The document giving guidelines for writers of RTP payload formats
(draft-ietf-avt-rtp-format-guidelines-01.txt) was noted as being
essentially complete. One more revision will be produced to include
some comments recently received, so others wishing to make comments
should do so as soon as possible.  That revision will be last called
for BCP status.

The payload format for PureVoice(TM) audio (draft-mckay-qcelp-01.txt) was
noted as being in working group last call still, pending resolution of a
question regarding the proposed scheme for encryption of the payload
data in a non-standard manner.  A compromise solution has been worked
out in offline discussions with the authors, so a revision of the
draft is expected soon so last call can be completed if there are no
further objections.

The Generic FEC payload (draft-ietf-avt-fec-04.txt) was presented by
Jonathan Rosenberg. Changes include the removal of Reed-Solomon coding 
(to a separate draft) and mask extension. The examples and code have
been tested and bug-fixed, and the issues with encryption during key
changes have been resolved. This document is essentially ready for last
call as proposed standard - will do one more revision to get the MUST,
SHOULDs, etc sorted. Comments are sought.

The Reed-Solomon draft (draft-ietf-avt-reedsolomon-00.txt) was also
presented by Jonathan Rosenberg.
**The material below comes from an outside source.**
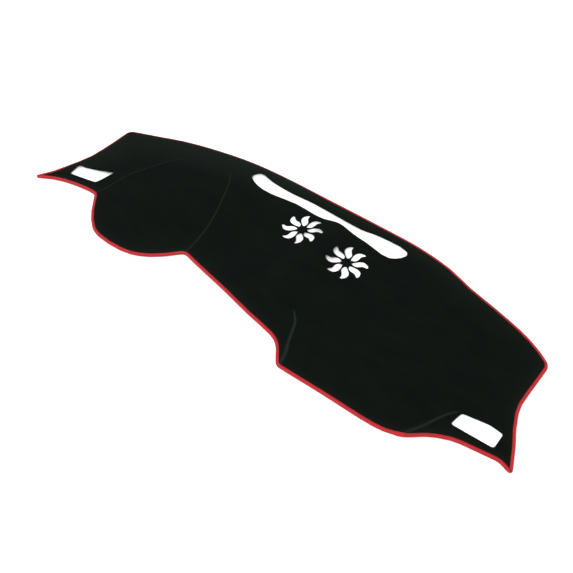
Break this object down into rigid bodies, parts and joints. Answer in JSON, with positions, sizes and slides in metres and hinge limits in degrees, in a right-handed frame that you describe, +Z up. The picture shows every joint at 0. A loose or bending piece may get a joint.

Help is required with this: if anyone
having expertise on the Reed-Solomon algorithm is interested in seeing this
work progress they should contact Jonathan, else the draft will not be
updated.

A proposal to use the RFC2198 redundancy format as a transport for
interleaved audio (draft-ietf-avt-interleaving-00.txt) was presented by
Colin Perkins. This may eventually be merged into that document, although
this is at present undecided. Comments are sought.

The meeting concluded with a brief presentation on the proposed charter
revision. It was noted that this needs clarification regarding MPEG-4
payload formats, but is otherwise satisfactory. The revised charter
will be sent for IESG approval in the near future.